Un buen ejercicio ciudadano –en este contexto de descrédito sin precedentes – sería exigir a los candidatos presidenciales que en el marco de sus proyectos de poder presenten públicamente una estrategia de gestión de la reputación del gobierno y del país.
Admito que se trataría de un elemento extraño y que, en cierto modo, podría confundirse y hasta intentar ser suplido con los manidos lineamientos de lucha contra la corrupción, llenos de consignas baratas y de promesas nunca cumplidas.
No se trata de lo mismo, aunque tampoco existe una disociación entre una cosa y la otra. Trabajar la reputación es asumir en forma integral un conjunto de prácticas que, en primera instancia, ayuden a quebrar la imagen de Estado fallido que arrastramos.
526 años después del choque cultural entre una sociedad relativamente avanzada y una comunidad en taparrabos, no tenemos resueltos servicios elementales de saneamiento ambiental como suministro de agua potable, disposición de basura y de excretas.

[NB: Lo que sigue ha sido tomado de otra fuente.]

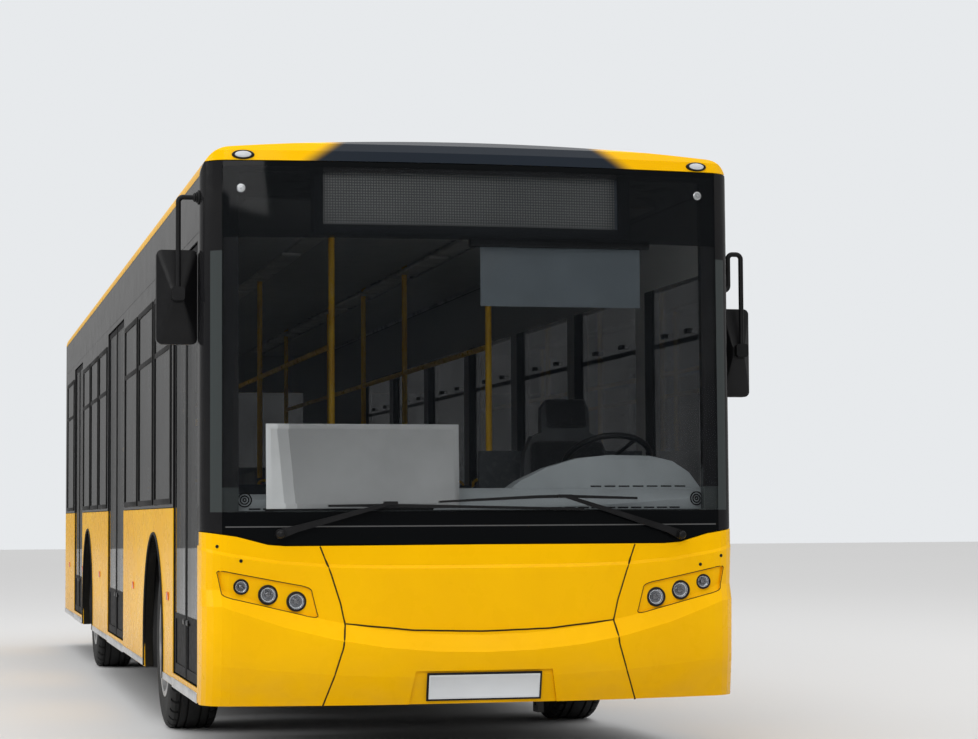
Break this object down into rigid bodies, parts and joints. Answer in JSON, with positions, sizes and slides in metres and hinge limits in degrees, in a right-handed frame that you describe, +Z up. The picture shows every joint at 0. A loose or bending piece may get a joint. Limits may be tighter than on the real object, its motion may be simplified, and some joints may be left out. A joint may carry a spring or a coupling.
{
  "type": "city bus",
  "caption": "Low-floor single-deck city bus with inward-gliding double doors along one side, raked mask front, mirrors, seats and steered front wheels.",
  "frame": {"origin": "on the ground below the middle of the bus's bounding box", "axes": "+Z up, the front faces -Y, +X is the driver's side and the doors are at -X"},
  "size_m": [2.921, 11.99, 2.95],
  "materials": {
    "yellow_paint": "gloss",
    "black_paint": "gloss",
    "clear_glass": "clear",
    "dark_glass": "tinted",
    "lamp_glass": "clear",
    "red_lens": "gloss",
    "black_plastic": "grained",
    "dash_grey": "grained",
    "lining": "matt",
    "floor_cover": "speckled",
    "seat_fabric": "woven",
    "pole_yellow": "gloss",
    "galvanised": "satin",
    "chassis_black": "matt",
    "cast_iron": "rough",
    "rim_silver": "satin",
    "tyre": "matt"
  },
  "bodies": {
    "body": {"dashboard": "dash_grey", "destination_display": "black_plastic", "door_rails": "galvanised", "driver_partition": "dark_glass", "driver_seat": "seat_fabric", "engine_block": "cast_iron", "engine_hatch": "yellow_paint", "floor": "floor_cover", "front_apron": "chassis_black", "front_axle": "chassis_black", "front_bumper": "yellow_paint", "front_corners": "yellow_paint", "front_cowl": "yellow_paint", "front_frame": "black_paint", "front_hatch": "yellow_paint", "grab_poles": "pole_yellow", "headlamps": "lamp_glass", "inner_boxes": "lining", "left_lower_wall": "yellow_paint", "left_upper_wall": "black_paint", "mirrors": "black_plastic", "rear_axle": "cast_iron", "rear_wall": "yellow_paint", "right_lower_wall": "yellow_paint", "right_upper_wall": "black_paint", "roof": "yellow_paint", "saloon_glass": "dark_glass", "seats": "seat_fabric", "tail_lamps": "red_lens", "windscreen": "clear_glass", "wipers": "black_plastic"},
    "knuckle_left": {"knuckle_left": "cast_iron"},
    "wheel_front_left": {"tyre_front_left": "tyre", "rim_front_left": "rim_silver"},
    "wheel_rear_left": {"tyre_rear_left": "tyre", "rim_rear_left": "rim_silver"},
    "knuckle_right": {"knuckle_right": "cast_iron"},
    "wheel_front_right": {"tyre_front_right": "tyre", "rim_front_right": "rim_silver"},
    "wheel_rear_right": {"tyre_rear_right": "tyre", "rim_rear_right": "rim_silver"},
    "steering_wheel": {"steering_wheel": "black_plastic"},
    "post_front_fore": {"door_front_fore_post": "galvanised"},
    "leaf_front_fore": {"door_front_fore_leaf": "black_paint", "door_front_fore_glass": "dark_glass"},
    "post_front_aft": {"door_front_aft_post": "galvanised"},
    "leaf_front_aft": {"door_front_aft_leaf": "black_paint", "door_front_aft_glass": "dark_glass"},
    "post_middle_fore": {"door_middle_fore_post": "galvanised"},
    "leaf_middle_fore": {"door_middle_fore_leaf": "black_paint", "door_middle_fore_glass": "dark_glass"},
    "post_middle_aft": {"door_middle_aft_post": "galvanised"},
    "leaf_middle_aft": {"door_middle_aft_leaf": "black_paint", "door_middle_aft_glass": "dark_glass"},
    "post_rear_fore": {"door_rear_fore_post": "galvanised"},
    "leaf_rear_fore": {"door_rear_fore_leaf": "black_paint", "door_rear_fore_glass": "dark_glass"},
    "post_rear_aft": {"door_rear_aft_post": "galvanised"},
    "leaf_rear_aft": {"door_rear_aft_leaf": "black_paint", "door_rear_aft_glass": "dark_glass"}
  },
  "joints": [
    {"name": "steer_left", "type": "hinge", "parent": "body", "child": "knuckle_left", "pos_m": [0.905, -3.295, 0.479], "axis": [0, 0, 1], "range_deg": [-42, 42]},
    {"name": "steer_right", "type": "hinge", "parent": "body", "child": "knuckle_right", "pos_m": [-0.905, -3.295, 0.479], "axis": [0, 0, 1], "range_deg": [-42, 42]},
    {"name": "steering_wheel_turn", "type": "hinge", "parent": "body", "child": "steering_wheel", "pos_m": [0.76, -5.355, 1.42], "axis": [0, 0.5736, 0.8192], "range_deg": [-630, 630]},
    {"name": "spin_front_left", "type": "hinge", "parent": "knuckle_left", "child": "wheel_front_left", "pos_m": [1.08, -3.295, 0.479], "axis": [1, 0, 0], "continuous": true},
    {"name": "spin_rear_left", "type": "hinge", "parent": "body", "child": "wheel_rear_left", "pos_m": [1.08, 2.555, 0.479], "axis": [1, 0, 0], "continuous": true},
    {"name": "spin_front_right", "type": "hinge", "parent": "knuckle_right", "child": "wheel_front_right", "pos_m": [-1.08, -3.295, 0.479], "axis": [1, 0, 0], "continuous": true},
    {"name": "spin_rear_right", "type": "hinge", "parent": "body", "child": "wheel_rear_right", "pos_m": [-1.08, 2.555, 0.479], "axis": [1, 0, 0], "continuous": true},
    {"name": "door_front_swing", "type": "hinge", "parent": "body", "child": "post_front_fore", "pos_m": [-1.203, -5.612, 1.4], "axis": [0, 0, -1], "range_deg": [0, 80]},
    {"name": "door_front_turn_fore", "type": "hinge", "parent": "post_front_fore", "child": "leaf_front_fore", "pos_m": [-1.203, -5.33725, 1.4], "axis": [0, 0, -1], "range_deg": [-160, 0]},
    {"name": "door_front_swing_aft", "type": "hinge", "parent": "body", "child": "post_front_aft", "pos_m": [-1.203, -4.388, 1.4], "axis": [0, 0, 1], "range_deg": [0, 80]},
    {"name": "door_front_turn_aft", "type": "hinge", "parent": "post_front_aft", "child": "leaf_front_aft", "pos_m": [-1.203, -4.66275, 1.4], "axis": [0, 0, 1], "range_deg": [-160, 0]},
    {"name": "door_middle_swing", "type": "hinge", "parent": "body", "child": "post_middle_fore", "pos_m": [-1.203, -1.127, 1.4], "axis": [0, 0, -1], "range_deg": [0, 80]},
    {"name": "door_middle_turn_fore", "type": "hinge", "parent": "post_middle_fore", "child": "leaf_middle_fore", "pos_m": [-1.203, -0.78725, 1.4], "axis": [0, 0, -1], "range_deg": [-160, 0]},
    {"name": "door_middle_swing_aft", "type": "hinge", "parent": "body", "child": "post_middle_aft", "pos_m": [-1.203, 0.357, 1.4], "axis": [0, 0, 1], "range_deg": [0, 80]},
    {"name": "door_middle_turn_aft", "type": "hinge", "parent": "post_middle_aft", "child": "leaf_middle_aft", "pos_m": [-1.203, 0.01725, 1.4], "axis": [0, 0, 1], "range_deg": [-160, 0]},
    {"name": "door_rear_swing", "type": "hinge", "parent": "body", "child": "post_rear_fore", "pos_m": [-1.203, 3.283, 1.4], "axis": [0, 0, -1], "range_deg": [0, 80]},
    {"name": "door_rear_turn_fore", "type": "hinge", "parent": "post_rear_fore", "child": "leaf_rear_fore", "pos_m": [-1.203, 3.54525, 1.4], "axis": [0, 0, -1], "range_deg": [-160, 0]},
    {"name": "door_rear_swing_aft", "type": "hinge", "parent": "body", "child": "post_rear_aft", "pos_m": [-1.203, 4.457, 1.4], "axis": [0, 0, 1], "range_deg": [0, 80]},
    {"name": "door_rear_turn_aft", "type": "hinge", "parent": "post_rear_aft", "child": "leaf_rear_aft", "pos_m": [-1.203, 4.19475, 1.4], "axis": [0, 0, 1], "range_deg": [-160, 0]}
  ],
  "couplings": [
    {"joint": "steer_right", "follows": "steer_left", "ratio": 1},
    {"joint": "steering_wheel_turn", "follows": "steer_left", "ratio": 15},
    {"joint": "door_front_turn_fore", "follows": "door_front_swing", "ratio": -2},
    {"joint": "door_front_swing_aft", "follows": "door_front_swing", "ratio": 1},
    {"joint": "door_front_turn_aft", "follows": "door_front_swing", "ratio": -2},
    {"joint": "door_middle_turn_fore", "follows": "door_middle_swing", "ratio": -2},
    {"joint": "door_middle_swing_aft", "follows": "door_middle_swing", "ratio": 1},
    {"joint": "door_middle_turn_aft", "follows": "door_middle_swing", "ratio": -2},
    {"joint": "door_rear_turn_fore", "follows": "door_rear_swing", "ratio": -2},
    {"joint": "door_rear_swing_aft", "follows": "door_rear_swing", "ratio": 1},
    {"joint": "door_rear_turn_aft", "follows": "door_rear_swing", "ratio": -2}
  ]
}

Esto avergüenza.
Aunque rehuso convertir esta columna en una guía para abrumar, huelga decir que, a lo largo de los años, hemos destruido mucha riqueza en dispendio, francachela, asalto al erario y otros desmanes, mientras se incrementa aceleradamente la deuda social.

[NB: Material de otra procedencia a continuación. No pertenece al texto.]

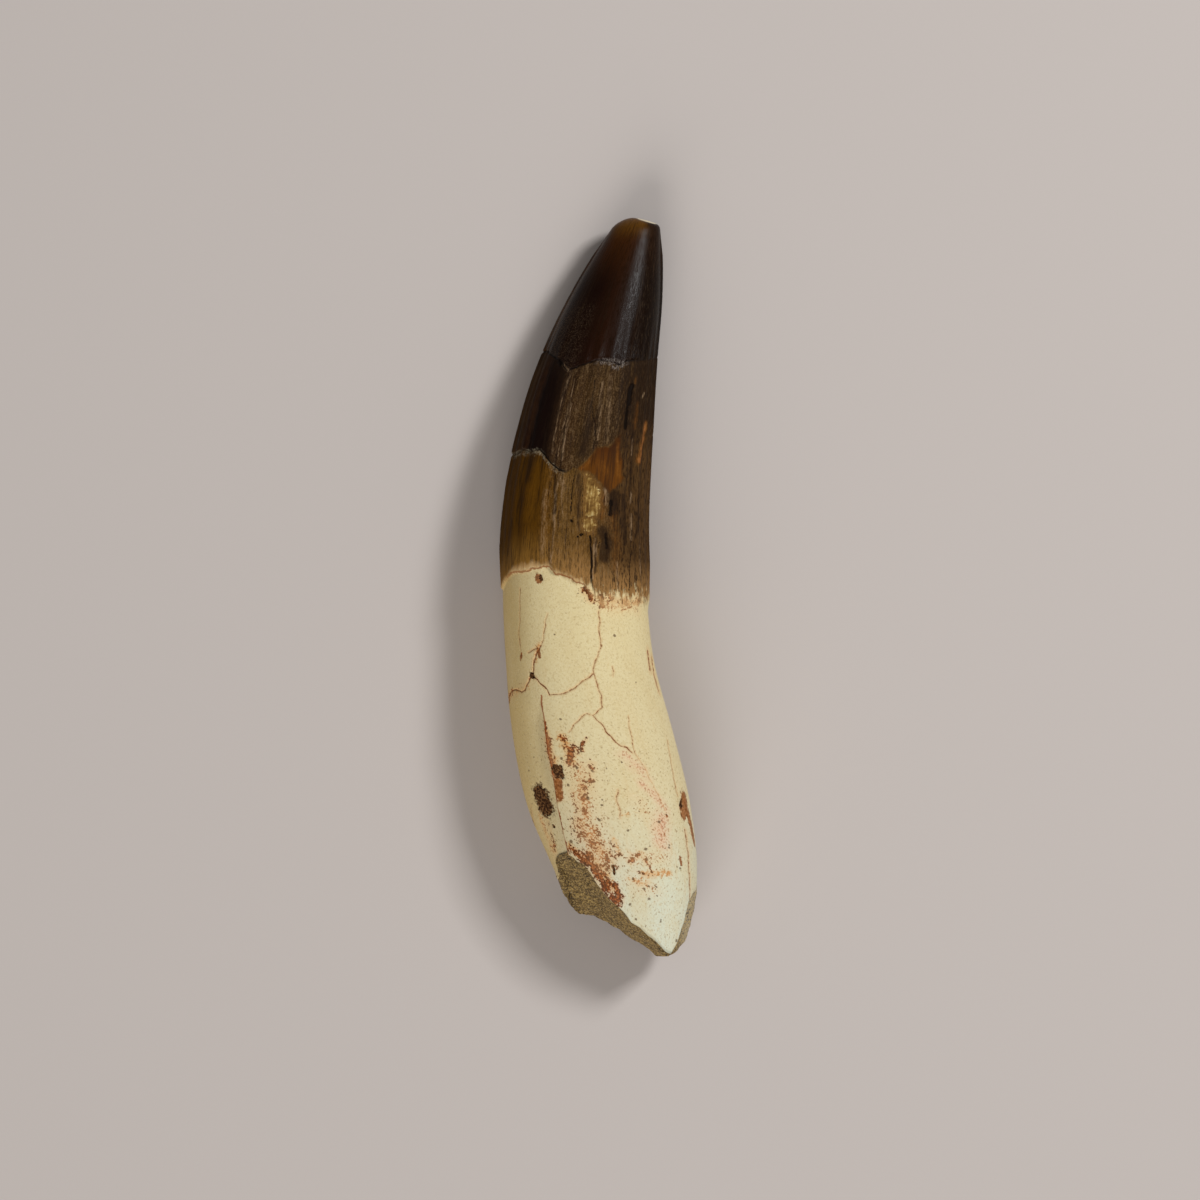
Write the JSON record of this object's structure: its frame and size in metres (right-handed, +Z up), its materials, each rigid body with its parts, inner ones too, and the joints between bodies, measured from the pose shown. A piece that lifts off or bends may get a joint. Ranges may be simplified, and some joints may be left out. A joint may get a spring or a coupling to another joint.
{
  "type": "fossil spinosaurus tooth",
  "caption": "Curved fossil tooth with a dark fluted enamel crown, a cream root and sandstone matrix in its broken root end, lying on its side.",
  "frame": {"origin": "on the resting plane, under the middle of the bounding box", "axes": "+Y along the tooth from the broken root towards the tip, +Z up from the resting plane, +X towards the concave edge"},
  "size_m": [0.0269, 0.1002, 0.0175],
  "materials": {
    "enamel_and_dentine": "polished dark enamel crown, satin cream dentine root",
    "sandstone": "matt and gritty"
  },
  "bodies": {
    "root": {"tooth": "enamel_and_dentine", "matrix": "sandstone"}
  },
  "joints": []
}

No alcanzan los recursos para quitarnos la etiqueta de país donde abundan el embarazo en adolescentes, los envejecientes consumidos en su miseria, las deterioradas carretas tiradas por cuadrúpedos, como símbolo de la sobrevivencia, desplazándose por la misma vía de las marcas más lujosas de vehículos, sin excluir las portentosas villas veraniegas en paralelo con soluciones habitacionales por debajo de los modelos precolombinos, ni la exportación de prostitución y de “know how” en narcotráfico.
En fin, todo eso –más la extendida conducta gansteril pública y privada en constante festín con los fondos del Estado- nos hace un país con una reputación en caída libre ante los ojos del mundo, algo que equivale a sufrir grandes pérdidas de oportunidades para el desarrollo. Nuestros intangibles como nación están desvalorizados y debemos recuperarlos. En 2020 podemos decidir la reinvención o el naufragio. Depende de la mayoría, de la conciencia colectiva. Estamos en un punto de quiebre.